Conhecimento não se adquire somente na academia, a pluralidade de saberes populares – hierarquizados e classificados erroneamente –, também é conhecimento legítimo. Quem disse que isso ou aquilo é ou não é científico? As epistemologias do Sul, que emergem das margens da sociedade firmada no conhecimento produzido pelo centro, confrontam os saberes hegemônicos e dão voz à sapiência subalternizada. Como dizia o educador Rubem Alves: “as coisas que as redes da ciência não conseguem segurar são as coisas que a ciência não pode dizer” (ALVES, 2003, p. 103). A sapiência aponta os limites da ciência. As coisas tidas como “não científicas” escapam da nossa objetivação e se abrem para uma realidade do mistério.
A teologia decolonial abarca o dinamismo do conhecimento seja como ciência e como sapiência. A busca por tal dinâmica não se limita à simples relação polarizante entre um sujeito que pergunta pela essência e existência e um objeto inerte, passivo às indagações do sujeito. Antes, o enfoque, recai na superação do modelo tradicional (sujeito/objeto) para o modelo relacional (sujeito-objeto) em que os pressupostos, métodos e conclusões estão sujeitos à evolução de significado e compreensão (CUNHA, 2016, p. 111-126). Recorrendo ao mito poético da criação bíblica, Alves exorta sobre o valor do conhecimento para a vida:
Segundo o mito bíblico, o mais alto sonho de Deus é um jardim. Por isso, o Criador produziu o big-bang, só para, no final, plantar um paraíso. E ele nos criou para que tivéssemos prazer e alegria no jardim. Razão por que nossa vocação original é a de ser jardineiros. Tudo o que a gente faz, o trabalho, a ciência, a política, a arte, são meios para o grande fim que é o jardim. Saber por saber, saber que não sonha com o jardim, que só deseja virar tese ou artigo em revista internacional, é manifestação de loucura (ALVES, 2003, p. 45).
A teologia que emerge de um mundo epistemologicamente diverso tem na práxis (ação transformadora e libertadora) um retorno fundamental para o potencial do seu conhecimento. A vida das pessoas e das comunidades revela aspectos do mistério de Deus a que o teólogo e a teóloga devem atentar na elaboração de sua teologia. O teorizar só tem sentido quando nutrido por situações existenciais, caso contrário, são palavras vazias. Os tratados da fé ganham sentido quando são retroalimentados no exercício do confronto com a concretude da vida. Crenças corretas são oriundas de práticas corretas, o contrário também é verdadeiro.
O tema da decolonialidade é amplo, importante e complexo. Ele perpassa vários níveis da realidade aguçando a crítica contestadora dos modelos hegemônicos.
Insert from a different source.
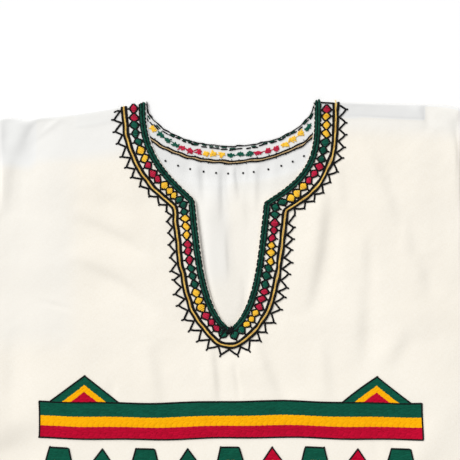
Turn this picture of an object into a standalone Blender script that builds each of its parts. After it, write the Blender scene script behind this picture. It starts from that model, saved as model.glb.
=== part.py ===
"""Embroidered cotton tunic, laid flat and face up.

Metres, +X the wearer's left, +Y towards the neck, +Z up. The four cut pieces are
cloth walls: the back lies flat on the surface, the front lies over it, and each
sleeve is a flattened tube sewn to both. A green braid and a gold cord run round the
front neck. Each piece is drawn in cutting coordinates, whose zero is the middle of
the neck at the level of the shoulder points. The empty named tunic then puts the
middle of the whole footprint at the world's origin.
"""

import math
from functools import partial
from typing import NamedTuple

import bmesh
import bpy
from mathutils import Vector
from mathutils.geometry import intersect_line_line_2d

# Cloth
WALL = 0.0012
SEAM_GAP = 0.0003
LOFT = 0.0030            # how high the front stands off the back, away from its seams
SLEEVE_LOFT = 0.0022     # the same between a sleeve's two layers
LOFT_RUN = 0.045         # how far in from a seam the front takes to rise
SLEEVE_RUN = 0.020       # the same on a sleeve, whose folded edge springs up sooner
NECK_LOFT = 0.0010       # the same at the neck edge, where the stitching holds it down
NECK_RUN = 0.055

# Neck
NECK_HALF = 0.0972       # from the middle to a shoulder point
NECK_DEPTH = 0.261       # depth of the slit's round end
CORNER_SWEEP = 1.2       # power with which the wide neck's curve turns into the slit
SLIT_TAPER = 0.40        # share of its width that the slit loses evenly on its way down
SLIT_SWEEP = 4.75        # powers of the slit's rounded end
SLIT_END = 0.70
BACK_NECK_HALF = 0.0955
BACK_NECK_DEPTH = 0.051

# Body
ARMHOLE_DEPTH = 0.315
UNDERARM_HALF = 0.288
HEM_HALF = 0.318
LENGTH = 0.820
HEM_RISE = 0.006         # the hem is this much shorter at the side seams

# Trims, measured out from the neck edge
BRAID_EDGES = (0.0003, 0.0066)
BRAID_HEIGHT = 0.0013
CORD_EDGES = (0.0212, 0.0278)
CORD_HEIGHT = 0.0012
CROWN = 0.45             # share of a trim's height that its two long edges lose
BAND_NARROWS = 0.16      # share by which the band closes up under the slit
NIP_RUN = 0.020          # how far above and below the slit's corners the band is nipped in

DENT_START = 0.72        # share of the shoulder line where its dent and bump begin
LIP_POWER = 12           # how late the shoulder line drops to its tip


class Side(NamedTuple):
    """One side of the body and its sleeve; out is +1 for the wearer's left."""

    out: float
    neck_rise: float       # the shoulder point above the cutting zero
    tip_half: float        # from the middle to the shoulder tip
    tip_drop: float        # from the shoulder point down to the tip
    sag: float             # power of the shoulder line's hollow
    lip: float             # the part of that drop that comes right at the tip
    dent: float            # how deep the line dips, then rises, before the tip
    armhole_hollow: float
    overarm: float         # length along the top of the sleeve
    slope: float           # overarm below level, degrees
    cuff: float            # flat width of the cuff
    slit_half: float       # from the middle to the slit's corner
    slit_top: float        # depth of that corner
    neck_sweep: float      # power of the curve from shoulder point to corner
    nip: float             # share by which the band is narrower above that corner
    nip_below: float       # the same below it
    spare: float           # share by which it is wider all down the slit


LEFT = Side(
    out=1.0, neck_rise=0.001, tip_half=0.266, tip_drop=0.010, sag=2.6, lip=0.0056, dent=0.0,
    armhole_hollow=0.004, overarm=0.292, slope=19.0, cuff=0.205,
    slit_half=0.0390, slit_top=0.1175, neck_sweep=4.1, nip=0.16, nip_below=0.0, spare=0.05,
)
RIGHT = Side(
    out=-1.0, neck_rise=0.0, tip_half=0.268, tip_drop=0.0208, sag=1.85, lip=0.0, dent=0.0016,
    armhole_hollow=0.004, overarm=0.292, slope=24.0, cuff=0.205,
    slit_half=0.0408, slit_top=0.1145, neck_sweep=2.8, nip=0.14, nip_below=0.05, spare=0.0,
)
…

Seja na cultura, na religião, no conhecimento ou outras instâncias, a teoria decolonial demanda um fazer também decolonial, isto é, um desprendimento epistemológico capaz de romper com a colonialidade do poder, do ser e do saber. A teologia não foge desta crítica e não escapa da decolonização. Decolonizá-la é um desafio a ser elaborado constantemente.
A teologia precisa ter coragem de intensificar o diálogo com o pensamento decolonial. Se a intelecção da fé busca ter o que dizer à contemporaneidade, ela não pode se colocar distante dela. Os movimentos de empoderamento da atualidade são contestadores de posturas hegemônicas e excludentes. Eles provocam a teologia a repensar o seu jeito de ser e fazer diante de novos horizontes de percepção da realidade das minorias que foram, historicamente, silenciadas, mas, que agora, ressurgem como vozes protestantes.
Espera-se que uma teologia de tarefa pública e pertinente seja capaz de repensar os seus próprios tratados e a sua prática a partir do mundo epistemologicamente diverso. Tal exercício permite contextualizar a sua natureza libertadora. Acolher os subalternizados e, com eles, resistir aos poderes hegemônicos é um serviço obrigatório de uma teologia cristã engajada na construção do reino de Deus no mundo. Na lógica do reino divino, o outro é o meu próximo. Amar a Deus e amar o próximo é a síntese da lei e dos profetas anunciada por Jesus Cristo (Mc 12,28-33; Mt 22,34-40; Lc 10,25-28). É o grande mandamento. A opção pelo empobrecido, marginalizado ou subalternizado implica em ser um com ele, fazer-se participante do seu sofrimento e da sua luta por dignidade. Isso é ser próximo.